### Given task
Transcribe only the lines from the line with "Recreate this object" through the line with "# Body frame: x", exactly, counting both of those lines as part of the stretch.

+++ Provided information

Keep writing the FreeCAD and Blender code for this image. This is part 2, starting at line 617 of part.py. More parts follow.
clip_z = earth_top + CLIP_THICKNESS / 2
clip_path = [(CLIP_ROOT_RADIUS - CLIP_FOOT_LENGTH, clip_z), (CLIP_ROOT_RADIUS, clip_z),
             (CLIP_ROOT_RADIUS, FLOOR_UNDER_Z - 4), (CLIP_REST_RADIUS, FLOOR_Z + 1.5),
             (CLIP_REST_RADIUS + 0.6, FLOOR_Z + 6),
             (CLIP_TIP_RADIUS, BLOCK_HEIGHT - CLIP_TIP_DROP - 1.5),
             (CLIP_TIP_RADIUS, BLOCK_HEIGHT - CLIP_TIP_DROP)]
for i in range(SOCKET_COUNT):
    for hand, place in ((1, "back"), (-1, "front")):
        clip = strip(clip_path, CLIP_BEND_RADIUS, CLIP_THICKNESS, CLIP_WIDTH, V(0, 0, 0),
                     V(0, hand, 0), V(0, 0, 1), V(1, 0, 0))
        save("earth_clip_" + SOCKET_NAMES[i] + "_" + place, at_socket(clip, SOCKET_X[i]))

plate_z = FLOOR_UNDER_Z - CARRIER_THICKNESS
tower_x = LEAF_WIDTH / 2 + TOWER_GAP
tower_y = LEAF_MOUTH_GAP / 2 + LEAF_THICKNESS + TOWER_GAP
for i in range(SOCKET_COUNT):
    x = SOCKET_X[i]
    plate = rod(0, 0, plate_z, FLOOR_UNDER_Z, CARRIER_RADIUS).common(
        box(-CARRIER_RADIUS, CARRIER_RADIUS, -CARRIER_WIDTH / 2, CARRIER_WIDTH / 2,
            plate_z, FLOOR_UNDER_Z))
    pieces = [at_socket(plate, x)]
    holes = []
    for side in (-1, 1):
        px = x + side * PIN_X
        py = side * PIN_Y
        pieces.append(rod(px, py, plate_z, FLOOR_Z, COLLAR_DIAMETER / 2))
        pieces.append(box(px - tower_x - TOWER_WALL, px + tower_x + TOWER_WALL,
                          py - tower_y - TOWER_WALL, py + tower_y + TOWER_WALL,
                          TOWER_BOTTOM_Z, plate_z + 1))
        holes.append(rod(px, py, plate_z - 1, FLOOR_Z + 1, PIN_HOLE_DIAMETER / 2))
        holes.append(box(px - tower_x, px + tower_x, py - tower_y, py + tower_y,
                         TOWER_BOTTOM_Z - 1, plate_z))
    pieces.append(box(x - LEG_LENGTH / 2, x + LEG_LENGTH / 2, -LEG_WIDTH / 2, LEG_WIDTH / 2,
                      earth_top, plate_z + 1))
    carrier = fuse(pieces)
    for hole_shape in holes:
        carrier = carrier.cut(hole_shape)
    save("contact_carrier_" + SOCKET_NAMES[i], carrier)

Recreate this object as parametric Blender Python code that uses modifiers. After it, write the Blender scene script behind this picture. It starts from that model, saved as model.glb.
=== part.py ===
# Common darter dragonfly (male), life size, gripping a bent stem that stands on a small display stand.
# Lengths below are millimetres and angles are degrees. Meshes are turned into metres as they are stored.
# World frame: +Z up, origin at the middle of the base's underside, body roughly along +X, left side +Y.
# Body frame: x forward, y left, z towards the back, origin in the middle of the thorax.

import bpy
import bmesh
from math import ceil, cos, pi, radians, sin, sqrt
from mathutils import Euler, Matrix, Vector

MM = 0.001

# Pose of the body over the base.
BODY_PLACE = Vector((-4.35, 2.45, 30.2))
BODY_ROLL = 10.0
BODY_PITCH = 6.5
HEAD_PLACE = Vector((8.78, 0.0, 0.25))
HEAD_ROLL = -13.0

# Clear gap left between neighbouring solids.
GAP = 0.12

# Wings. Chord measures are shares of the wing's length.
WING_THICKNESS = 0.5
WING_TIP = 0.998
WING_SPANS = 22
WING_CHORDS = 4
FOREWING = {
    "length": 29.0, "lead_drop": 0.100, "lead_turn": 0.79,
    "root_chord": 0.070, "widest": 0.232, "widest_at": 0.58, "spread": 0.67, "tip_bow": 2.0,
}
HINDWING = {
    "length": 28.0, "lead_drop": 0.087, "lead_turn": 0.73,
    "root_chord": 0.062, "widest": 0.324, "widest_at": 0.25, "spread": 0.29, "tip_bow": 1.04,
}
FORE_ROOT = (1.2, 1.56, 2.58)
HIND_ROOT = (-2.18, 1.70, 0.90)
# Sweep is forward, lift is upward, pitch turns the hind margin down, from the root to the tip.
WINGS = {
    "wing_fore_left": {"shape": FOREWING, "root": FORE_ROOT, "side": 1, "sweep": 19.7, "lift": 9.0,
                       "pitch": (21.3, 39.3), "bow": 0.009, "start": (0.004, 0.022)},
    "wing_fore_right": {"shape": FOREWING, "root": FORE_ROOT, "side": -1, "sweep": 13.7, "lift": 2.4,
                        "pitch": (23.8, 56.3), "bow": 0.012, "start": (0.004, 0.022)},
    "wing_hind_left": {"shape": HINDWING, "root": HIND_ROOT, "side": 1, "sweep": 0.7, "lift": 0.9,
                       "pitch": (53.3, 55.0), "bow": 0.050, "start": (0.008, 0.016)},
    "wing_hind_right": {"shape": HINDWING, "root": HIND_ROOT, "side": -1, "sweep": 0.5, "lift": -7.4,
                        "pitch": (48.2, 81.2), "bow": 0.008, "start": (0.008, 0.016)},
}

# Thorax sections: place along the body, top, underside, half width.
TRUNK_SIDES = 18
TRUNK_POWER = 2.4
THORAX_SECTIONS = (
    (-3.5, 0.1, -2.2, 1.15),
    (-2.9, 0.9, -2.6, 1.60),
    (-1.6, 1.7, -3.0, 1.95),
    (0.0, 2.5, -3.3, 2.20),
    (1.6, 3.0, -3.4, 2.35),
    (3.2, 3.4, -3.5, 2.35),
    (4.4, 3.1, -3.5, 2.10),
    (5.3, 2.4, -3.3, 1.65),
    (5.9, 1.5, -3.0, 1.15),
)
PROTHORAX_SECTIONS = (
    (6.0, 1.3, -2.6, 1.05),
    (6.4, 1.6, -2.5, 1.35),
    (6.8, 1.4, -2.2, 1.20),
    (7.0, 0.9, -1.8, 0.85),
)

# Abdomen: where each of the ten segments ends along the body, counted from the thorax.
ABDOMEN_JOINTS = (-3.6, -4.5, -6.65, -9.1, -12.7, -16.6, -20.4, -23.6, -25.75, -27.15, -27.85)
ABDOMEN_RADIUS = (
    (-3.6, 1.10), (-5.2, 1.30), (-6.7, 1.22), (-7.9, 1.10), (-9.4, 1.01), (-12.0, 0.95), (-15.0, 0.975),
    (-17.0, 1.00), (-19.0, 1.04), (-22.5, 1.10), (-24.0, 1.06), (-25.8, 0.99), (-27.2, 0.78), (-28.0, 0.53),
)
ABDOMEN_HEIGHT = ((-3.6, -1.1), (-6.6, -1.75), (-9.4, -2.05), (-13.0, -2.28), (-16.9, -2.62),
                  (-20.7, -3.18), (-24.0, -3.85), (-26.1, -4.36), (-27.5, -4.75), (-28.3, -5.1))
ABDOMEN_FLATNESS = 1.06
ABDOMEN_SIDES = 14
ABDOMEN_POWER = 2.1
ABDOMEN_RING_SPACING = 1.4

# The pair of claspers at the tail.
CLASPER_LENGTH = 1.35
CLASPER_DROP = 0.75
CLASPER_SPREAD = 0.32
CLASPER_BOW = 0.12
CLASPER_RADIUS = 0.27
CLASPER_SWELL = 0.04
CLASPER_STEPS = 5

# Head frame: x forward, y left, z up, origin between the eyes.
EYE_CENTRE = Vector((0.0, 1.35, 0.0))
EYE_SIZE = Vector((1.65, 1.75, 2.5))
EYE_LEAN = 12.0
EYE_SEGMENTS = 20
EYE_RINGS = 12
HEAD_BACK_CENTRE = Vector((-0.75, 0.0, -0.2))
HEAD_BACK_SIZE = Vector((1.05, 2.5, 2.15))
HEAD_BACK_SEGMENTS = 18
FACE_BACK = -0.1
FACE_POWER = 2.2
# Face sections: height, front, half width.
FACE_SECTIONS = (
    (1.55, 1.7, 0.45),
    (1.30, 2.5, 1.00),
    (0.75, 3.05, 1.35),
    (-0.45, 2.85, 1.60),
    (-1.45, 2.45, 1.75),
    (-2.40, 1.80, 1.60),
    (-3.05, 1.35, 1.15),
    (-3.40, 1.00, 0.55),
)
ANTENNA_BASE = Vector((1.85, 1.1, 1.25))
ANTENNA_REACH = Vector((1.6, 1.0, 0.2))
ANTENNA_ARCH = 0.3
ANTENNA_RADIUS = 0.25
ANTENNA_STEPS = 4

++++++

### Task output
Recreate this object as parametric Blender Python code that uses modifiers. After it, write the Blender scene script behind this picture. It starts from that model, saved as model.glb.
=== part.py ===
# Common darter dragonfly (male), life size, gripping a bent stem that stands on a small display stand.
# Lengths below are millimetres and angles are degrees. Meshes are turned into metres as they are stored.
# World frame: +Z up, origin at the middle of the base's underside, body roughly along +X, left side +Y.
# Body frame: x forward, y left, z towards the back, origin in the middle of the thorax.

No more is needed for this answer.